I was briefly listening to the Drudge Report radio show the other day on KOA (don’t give me that – there was nothing else on the air) and I heard Matt Drudge question the timing of this week’s Newsweek cover that takes global warming deniers to task. Drudge hinted that Newsweek was biased because they put the issue out in the hottest month of the year, as opposed to doing it in January. Frankly, it would make more sense by that logic if Newsweek did hold the issue for January, when it was 60 degrees outside instead of snowing. But…whatever.
Today I got my Newsweek issue in the mail, though I haven’t read it yet, and I also noticed an interesting posting on a local blog called Mount Virtus. In the post, Mr. Virtus links to an article that says we actually do more damage to the environment by walking than by driving.
Walking does more than driving to cause global warming, a leading environmentalist has calculated.
Food production is now so energy-intensive that more carbon is emitted providing a person with enough calories to walk to the shops than a car would emit over the same distance. The climate could benefit if people avoided exercise, ate less and became couch potatoes. Provided, of course, they remembered to switch off the TV rather than leaving it on standby.
This is interesting, but I don’t think it goes far enough. If you follow this string of logic, it would make sense to advocate for mass suicide. If we cause less damage to the environment the less active we are, wouldn’t it follow that the best thing we could do for the environment would be to just go ahead and kill ourselves? Provided, of course, that we could do it in a way that didn’t harm the environment, because you wouldn’t want to exert yourself too much when you do the deed.
Later in his post, Mr. Virtus lists several more “facts” about the overreaction to global warming. “If you have a devout Green religionist in your life,” he writes. “You may not want to share some of the other observations.”

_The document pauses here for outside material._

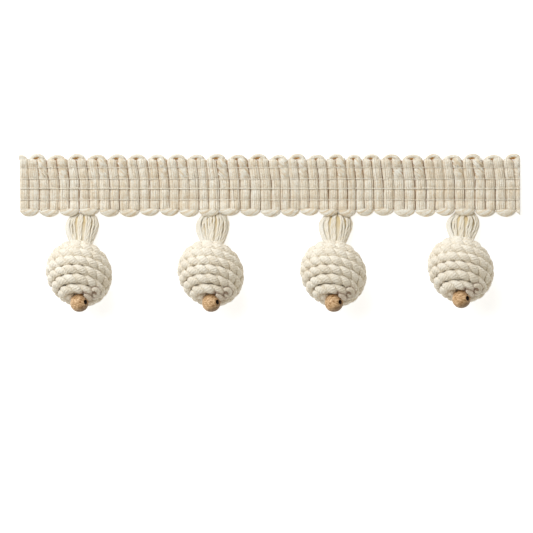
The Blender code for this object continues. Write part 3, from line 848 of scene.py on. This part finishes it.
def loose_end(path, over, radius, painted_shade):
    """A strand's end as a tube, whose radius squared falls by the fourth power to both ends."""
    share = np.linspace(-1, 1, path.shape[1])
    rounded_off = radius * (1 - LOOSE_END_POINT * np.abs(share) ** 4) ** 0.5
    rings = tube(path, over, rounded_off, rounded_off, STRAND_SIDES)
    return rings, painted_shade, LOOSE_END_SHADE_TONE


# Two-strand cotton rope, unbleached: fuzzy and matt, with painted brown shade between its
# strands.
rope_cotton = spun_cotton(
    "two_strand_cotton_rope", "#fbf6e9", "#e2d4bb", "#85583a", 0.62 * MM, 6 * MM, 0.75 * MM
)
turned = np.linspace(ROPE_FROM, ROPE_TO, ROPE_STATIONS)
first_turns = smooth((PACKED_FROM - turned) / FIRST_SWELL_OVER)
packed = smooth((turned - PACKED_FROM) / PACKED_OVER)
station = np.arange(ROPE_STATIONS)
ends = END_SHARE + (1 - END_SHARE) * smooth(np.minimum(station, station[::-1]) / END_STATIONS)
backing = on_sphere(
    BACKING_RADIUS,
    np.linspace(POLE_GAP, np.pi - POLE_GAP, BACKING_RINGS)[:, None],
    np.linspace(0, 2 * np.pi, BACKING_SIDES, endpoint=False)[None],
)
for index, ball_centre in enumerate(BALL_CENTRES):
    axes, centre = ball_frame(ball_centre)
    route = rope_route(axes, centre)
    radial = unit(route - centre)
    strands, outward = twisted(route, radial, STRANDS, STRAND_HELIX, ROPE_LAY, 0.0)
    swollen = 1 + STRAND_UNEVENNESS * wander(51 + index, STRANDS, ROPE_STATIONS, 8)
    swollen = swollen + FIRST_SWELL * first_turns + PACKED_SWELL * packed
    on_top = 2 * (outward * radial).sum(-1) ** 2 - 1
    broad = (STRAND_BROAD + STRAND_SPREAD * on_top) * swollen * ends
    rings = tube(strands, outward, STRAND_THICK * swollen * ends, broad, STRAND_SIDES)
    rings = rested(rings, ROPE_SUNK)
    core = tube(route, radial, CORE_RADIUS * ends, CORE_RADIUS * ends, CORE_SIDES)
    ball = (backing @ axes @ BALL_OVAL + centre)[None]
    curled, tucked = curled_strand(centre), tucked_strand(centre)
    # Painted shade gathers round the loose ends and in the curl's middle.
    pit = curled[:, 4:].mean(axis=1)
    crevices = np.concatenate([tucked[0, ::3], curled[0, 6::4], pit])
    painted_shade = ball_painted_shade(rings, centre, crevices) * (1 - PACKED_LESS_SHADE * packed)[:, None]
    # The tucked end, under the first turn, has more painted shade than the curl.
    sets = [
        (rings, painted_shade, STRAND_TONES[:, None, None]),
        (core, BACKING_PAINTED_SHADE, 0.0),
        loose_end(curled, axes[1], CURL_RADIUS, painted_shade=0.05),
        loose_end(tucked, axes[1], TUCKED_RADIUS, painted_shade=0.26),
        (ball, BACKING_PAINTED_SHADE, 0.0),
    ]
    rings_piece(f"rope_ball_{index + 1}", sets, rope_cotton, f"ball_{index + 1}")


# ---- Necks: bundles of cotton yarn -----------------------
# Each ball hangs by about two dozen two-ply cotton yarns that come out flat from under the
# heading's loops, swell apart a little and are drawn together into the ball's upper end.

NECK_START_Y = 9.4 * MM
NECK_ROOT_Z = 0.95 * MM
NECK_PULL_OUT = 1.8 * MM  # how far the middle line runs straight out of the root
NECK_PULL_IN = 4.3 * MM  # and into the ball, which it enters to this depth
NECK_DEPTH = 11.6 * MM
NECK_END_ASIDE = 1.2 * MM
NECK_STATIONS = 44
NECK_WIDEST_AT = 0.40
NECK_HALF_WIDTHS = (3.9 * MM, 6.35 * MM, 3.2 * MM)  # at the root, the widest place and the plug
NECK_RISES = (0.35 * MM, 3.2 * MM, 2.4 * MM)
NECK_SUNK = 0.30 * MM  # how far the bundle's underside is pressed up by the table

FRONT, BACK = 1, -1
NECK_ROWS = ((FRONT, 14, 0.04, 0.90), (BACK, 9, 0.12, 0.88))  # yarns, and half turns they span
FULL_RING_AT = 0.35  # the share of the way at which the rows have become a ring
RING_LEAN = 0.35  # the ring leans back along Y by this share of its height
FLAT_ROW_SHARE = 0.96
NECK_CLUMPS = 4  # the yarns cling together in about this many clumps
NECK_CLING = 0.75
NECK_STRAY = 0.03  # how far yarns stray along the row, as a share of it
NECK_SWAY = 0.45 * MM  # and how much wider or narrower a yarn's own ring is
LOWEST_YARN = 0.7 * MM
NECK_PLY = 0.42 * MM
NECK_PLY_HELIX = 0.17 * MM
NECK_PLY_FLATNESS = 1.05
NECK_PLY_SIDES = 6
NECK_PLY_GROOVE = 0.38
NECK_LAY = 7.0 * MM
NECK_TONES = (-0.12, 0.16)
LOBE_TONE = 0.12

LOBES = np.array([(0.83, 0.62), (0.92, 0.78), (0.995, 0.72)])  # half turns, and radii in mm
LOBE_PROUD = 0.21
LOBE_FLATNESS = 1.15
LOBE_SIDES = 8
FILLING_SHARES = (0.88, 0.94)  # the filling's width and height, as shares of the bundle's
NECK_CORE_SIDES = 16
SLOT_PAINTED_SHADES = (0.28, 0.42)  # its shade between the yarns, and how much more near the root
SLOTS_UNTIL, SLOTS_FADE = 0.62, 0.35
NECK_SHADE, SHADE_BELOW, SHADE_FADE = 0.6, 0.2 * MM, 3.0 * MM
OUT_TILT = 0.2 * MM * UP  # tilts the yarns' outward directions up a little


def neck_line(share, root_x, axes, centre):
    """The neck's middle line: a cubic curve, flat out of the root and up into the ball."""
    start = np.array([root_x, NECK_START_Y, NECK_ROOT_Z]) + SHIFT
    pull_out = start + np.array([0, -NECK_PULL_OUT, 0])
    end = centre - axes[2] * NECK_DEPTH + axes[0] * NECK_END_ASIDE
    pull_in = end - axes[2] * NECK_PULL_IN
    left = 1 - share
    early = start * left**3 + pull_out * 3 * left**2 * share
    return early + pull_in * 3 * left * share**2 + end * share**3


def swell(share, sizes):
    """A size that grows from the root to the widest place and shrinks again to the plug."""
    root, widest, plug = sizes
    growing = root + (widest - root) * smooth(share / NECK_WIDEST_AT)
    past = (share - NECK_WIDEST_AT) / (1 - NECK_WIDEST_AT)
    return np.where(past < 0, growing, widest + (plug - widest) * smooth(past))


def neck_yarns(row, number, share, spine):
    """Middle lines of one row of yarns: side by side at the root, on an oval ring farther on.

    Their even places are moved by a sine with a wave for each clump, and then at random.
    """
    side, count, low, high = row
    place = np.linspace(0, 1, count)[:, None]
    turns = 2 * np.pi * NECK_CLUMPS
    place = place + NECK_CLING * np.sin(turns * place) / turns
    seed = 70 + number * 2 + side
    place = place + NECK_STRAY * wander(seed, count, NECK_STATIONS, 12)
    angle = np.pi * (low + (high - low) * place)
    half_width = swell(share, NECK_HALF_WIDTHS)
    half_width = half_width + NECK_SWAY * wander(seed + 20, count, NECK_STATIONS, 16)
    rise = swell(share, NECK_RISES)
    if side == BACK:
        rise = np.minimum(rise, np.maximum(0.0, spine[..., 2] - LOWEST_YARN))
    ring = smooth(share / FULL_RING_AT)
    x = half_width * ((1 - ring) * (1 - 2 * place) * FLAT_ROW_SHARE + ring * np.cos(angle))
    height = side * rise * ((1 - ring) + ring * np.sin(angle))
    return spine + np.stack([x, RING_LEAN * height, height], axis=-1)


def neck_lobes(place, number, share, spine):
    """Soft thick yarns at the neck's left side: on the same oval ring, proud of it by a sine."""
    stray = NECK_STRAY * wander(160 + number, len(LOBES), NECK_STATIONS, 12)
    proud = 1 + LOBE_PROUD * np.sin(np.pi * share) + stray
    x = swell(share, NECK_HALF_WIDTHS) * proud * np.cos(np.pi * place)
    height = swell(share, NECK_RISES) * proud * np.sin(np.pi * place)
    return spine + np.stack([x, RING_LEAN * height, height], axis=-1)


def neck_painted_shade(rings, height):
    """Painted shade that grows by an S curve from just below the neck's middle line to its
    underside.
    """
    below = height[..., None] - SHADE_BELOW - rings[..., 2]
    return NECK_SHADE * smooth(below / SHADE_FADE)


# Soft two-ply cotton yarn, hardly twisted: the palest part, with painted straw-coloured shade in
# the gaps.
neck_cotton = spun_cotton(
    "soft_two_ply_cotton_yarn", "#fcf9ef", "#e9dfca", "#d8b968", 0.38 * MM, 5 * MM, 0.4 * MM
)
lobe_radius = LOBES[:, 1:] * MM
for index, root_x in enumerate(NECK_ROOT_XS):
    axes, centre = ball_frame(BALL_CENTRES[index])
    share = np.linspace(0, 1, NECK_STATIONS)[None, :]
    spine = neck_line(share[..., None], root_x, axes, centre)
    wide = FILLING_SHARES[0] * swell(share, NECK_HALF_WIDTHS)
    high = FILLING_SHARES[1] * swell(share, NECK_RISES)
    filling = rested(tube(spine, UP, high, wide, NECK_CORE_SIDES), NECK_SUNK)
    # The filling shows between the yarns with painted shade, more near the root.
    slots = SLOT_PAINTED_SHADES[0] + SLOT_PAINTED_SHADES[1] * smooth((SLOTS_UNTIL - share) / SLOTS_FADE)
    sets = [(filling, slots[..., None], 0.0)]
    for row in NECK_ROWS:
        yarns = neck_yarns(row, index, share, spine)
        out = unit(yarns - spine + OUT_TILT)
        phases = np.random.default_rng(130 + index).uniform(0, 1, len(yarns))
        strands, outward = twisted(yarns, out, 2, NECK_PLY_HELIX, NECK_LAY, phases)
        rings = tube(strands, outward, NECK_PLY, NECK_PLY * NECK_PLY_FLATNESS, NECK_PLY_SIDES)
        rings = rested(rings, NECK_SUNK)
        # Painted shade in the grooves between plies and towards the bundle's underside.
        grooves = groove_shade(NECK_PLY_SIDES, NECK_PLY_GROOVE)
        painted_shade = np.maximum(neck_painted_shade(rings, spine[..., 2]), grooves)
        tone = np.random.default_rng(140 + index).uniform(*NECK_TONES, len(yarns))
        sets.append((rings, painted_shade, np.repeat(tone, 2)[:, None, None]))
    lobes = neck_lobes(LOBES[:, :1], index, share, spine)
    rings = tube(lobes, unit(lobes - spine), lobe_radius, lobe_radius * LOBE_FLATNESS, LOBE_SIDES)
    sets.append((rested(rings, NECK_SUNK), 0.0, LOBE_TONE))
    rings_piece(f"neck_yarns_{index + 1}", sets, neck_cotton, f"neck_{index + 1}")


# ---- Beads: turned hardwood ------------------------------
# A small round bead of pale hardwood, turned, drilled through and sanded, is glued in the
# rope's first turn, beside the strands' loose ends. Its hole shows at the right side.

BEAD_RADIUS = 4.05 * MM
BEAD_DISTANCE = 15.3 * MM
HOLE_RADIUS = 0.95 * MM
BEAD_RIM = 0.22 * MM
BEAD_ASIDE = 0.3 * MM
HOLE_TURN = np.radians(40)
HOLE_TILT = np.radians(14)
BEAD_SQUARENESS = 2.15
HOLE_EDGE = 0.25 * MM  # the hole's wall starts this far inside the outside's ends
BEAD_SHADE = 0.6  # the shade on the side that faces away from this direction
SHADE_AWAY = np.array([-0.5, 0.87, 0.0])
SHADE_FROM, SHADE_OVER = 0.6 * MM, 3.2 * MM


def bead_rings(axes, centre):
    """A closed profile carried round the hole's axis: a nearly round outside, down the hole."""
    level = np.cos(HOLE_TURN) * axes[0] + np.sin(HOLE_TURN) * axes[1]
    hole = np.cos(HOLE_TILT) * level + np.sin(HOLE_TILT) * axes[2]
    across = unit(np.cross(hole, axes[2]))
    upward = np.cross(hole, across)
    end = np.arccos((HOLE_RADIUS + BEAD_RIM) / BEAD_RADIUS)
    angle = np.linspace(-end, end, 25)
    c, s = rounded(angle, BEAD_SQUARENESS)
    outside = np.stack([BEAD_RADIUS * c, BEAD_RADIUS * s], axis=-1)
    top = outside[-1, 1]
    rim = np.array([[HOLE_RADIUS, top - HOLE_EDGE], [HOLE_RADIUS, HOLE_EDGE - top]])
    profile = np.concatenate([outside, rim])
    turn = np.linspace(0, 2 * np.pi, 48, endpoint=False)[:, None, None]
    ring = np.cos(turn) * across + np.sin(turn) * upward
    place = centre + axes[2] * BEAD_DISTANCE + axes[0] * BEAD_ASIDE
    return (place + profile[:, :1] * ring + profile[:, 1:] * hole)[None]


def turned_wood():
    """Turned pale hardwood: fine grain along the bead's hole, a dark painted shade, satin skin.
    """
    made, tree, shader = new_material(
        "turned_pale_hardwood", Roughness=0.55, Specular_IOR_Level=0.35
    )
    place = node(tree, "ShaderNodeTexCoord").outputs["Object"]
    stretch = node(
        tree, "ShaderNodeMapping", Vector=place, Rotation=(0.5, 0.3, 0.6), Scale=(0.45, 1.0, 1.0)
    )
    grain = node(
        tree,
        "ShaderNodeTexNoise",
        Vector=stretch.outputs[0],
        Scale=1 / (0.6 * MM),
        Detail=5.0,
        Distortion=0.1,
    ).outputs[0]
    ramp = node(tree, "ShaderNodeValToRGB", Fac=grain)
    stops = ramp.color_ramp.elements
    stops[0].position, stops[0].color = 0.30, linear("#93642f")
    stops[1].position, stops[1].color = 0.64, linear("#eecb9f")
    painted_shade = node(tree, "ShaderNodeAttribute", {"attribute_name": "painted_shade"}).outputs["Fac"]
    colours, painted_shade_colour = {"data_type": "RGBA"}, linear("#2e1c10")
    shaded = node(tree, "ShaderNodeMix", colours, s0=painted_shade, s6=ramp.outputs[0], s7=painted_shade_colour)
    tree.links.new(shaded.outputs[2], shader.inputs["Base Color"])
    bump = node(tree, "ShaderNodeBump", Strength=0.35, Distance=0.05 * MM, Height=grain)
    tree.links.new(bump.outputs[0], shader.inputs["Normal"])
    return made


bead_wood = turned_wood()
for index, ball_centre in enumerate(BALL_CENTRES):
    axes, centre = ball_frame(ball_centre)
    rings = bead_rings(axes, centre)
    # Painted shade on the bead's side away from the lamp.
    low_side = (centre + axes[2] * BEAD_DISTANCE - rings) @ SHADE_AWAY
    painted_shade = BEAD_SHADE * smooth((low_side - SHADE_FROM) / SHADE_OVER)
    painted_shade[..., -2:] = 1.0  # full painted shade on the hole's wall, the profile's last two points
    name, sets = f"drilled_bead_{index + 1}", [(rings, painted_shade, 0.0)]
    rings_piece(name, sets, bead_wood, f"bead_{index + 1}", closed=True)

I don’t consider myself a “green religionist,” whatever that means, and global warming really isn’t one of the 3-5 most important issues in my personal world. That doesn’t mean, however, that I don’t think it is an important issue. I also don’t understand why people who aren’t directly connected to industries like oil and gas (which benefit from fewer environmental restrictions), are so quick to try to disprove global warming. I believe that the science is pretty clear that the world is warming and it’s our fault, but even if I didn’t believe all of these ideas, I certainly wouldn’t feel compelled to try to knock them down.
Suppose, for the sake of argument, that global warming really isn’t as big a problem as reputable scientists would have us believe. So what? Is it really a bad idea to start taking better care of our planet? Why would you be opposed to that unless you have a direct financial incentive to allow oil, gas and logging companies to do whatever the hell they want. Why would you want global warming to turn out to be a myth? I don’t know all of the details about how we may be causing global warming, but I know that it’s probably a good idea to look after our environment.
While I don’t understand those who would have you believe that global warming is a myth, I’m also not terribly worried that they are going to be effective in their arguments. Clearly more and more people believe that global warming is a real problem, and the only idiots who believe that walking is worse for the environment than driving are already opposed to the whole idea of saving the planet. You can put anything you want in your own kool-aid, but that doesn’t mean that anybody is going to drink it.